L’amore più forte è quello capace di dimostrare la propria fragilità.
Paulo Coelho
L’amore è verità. Innanzitutto verità di sé. Del proprio essere, dei propri limiti e delle proprie potenzialità. L’amore è obiettività. Obiettività nei giudizi, nell’espressione dei propri pareri, del proprio pensare. Perciò l’amore non è fantasia. Non è neppure semplicemente desiderio. L’amore è concretezza; l’amore o è dimostrabile o non è amore.
L’amore portato alle estreme conseguenze porta a considerare tutti fratelli, anche i nemici. Amare è trasformare la cultura della vendetta in cultura di pace, di armonia, di dialogo. È come far combaciare parti distanti. Amare è usare l’arma disarmante della fraternità e della tenerezza.
Amore è compassione e la compassione non è il sentimento dei deboli, è condivisione piena della vita, anche delle fragilità; non è onnipotenza; non è infallibilità. Il ritenersi onnipotente, onnisciente, infallibile pone a rischio di collasso chi si ritiene tale e chi gli vive accanto. Chi si ritiene tale non è capace di amore; attorno a sé suscita lontananza, freddezza, indifferenza.
Nel groviglio delle croci esistenziali, l’amore porta a condividere la sofferenza, a piangere insieme perché esso genera prossimità; amore è provare turbamento di fronte al dolore altrui. Gesù, di fronte alla morte di Lazzaro e alla sofferenza delle due sorelle, piange perché li ama. Gesù nell’orto del Getsemani, mentre sta dando inizio al momento più tormentato della sua vita, accorre agli apostoli; li trova addormentati. Con schiettezza e delusione pone una domanda: “Non avete potuto vegliare un’ora con me?”.

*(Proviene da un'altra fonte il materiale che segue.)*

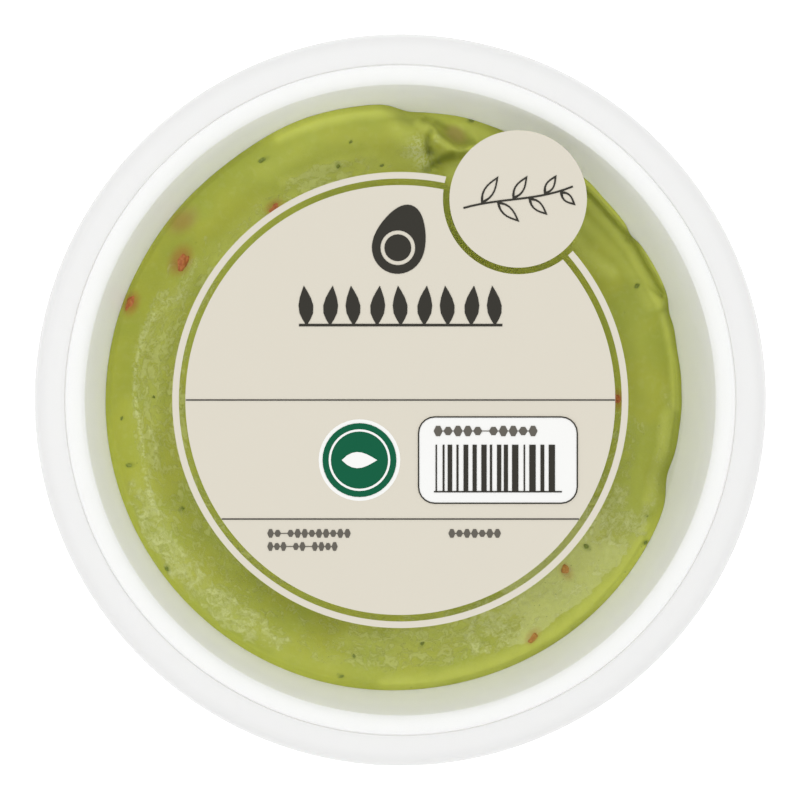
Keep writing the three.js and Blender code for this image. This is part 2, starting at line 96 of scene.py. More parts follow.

Gesù ammette la propria fragilità; si scopre inetto nell’affrontare da solo una sofferenza brutale, la stessa solitudine. Ha bisogno della presenza di qualcuno tra quelli che gli erano stati vicini in precedenza, che lo hanno amato e che egli stesso ha amato sino a renderli partecipi della propria missione; per questo va a cercare i tre prediletti che avevano condiviso con lui fatiche, delusioni, incomprensioni soprattutto da parte dei farisei, e un momento di gloria sul Tabor…
Necessita della loro preghiera, della loro presenza, della loro vicinanza; dà prova della propria umanità fragile. Non la nasconde. Di fronte a Pilato, quasi manomesso, umiliato, difende la propria identità regale. Nel suo viaggio al Calvario una donna gli si avvicina e gli asciuga il volto. Lui, cadente, la premia e imprime il proprio volto in quel telo.
Accettare e ammettere, anche di fronte al prossimo con cui si condivide parte o tutta la vita, le proprie debolezze senza false o insulse difese, è prova di quello che effettivamente si è; è prova di rispetto per l’altro, di delicata attenzione, quindi di amore.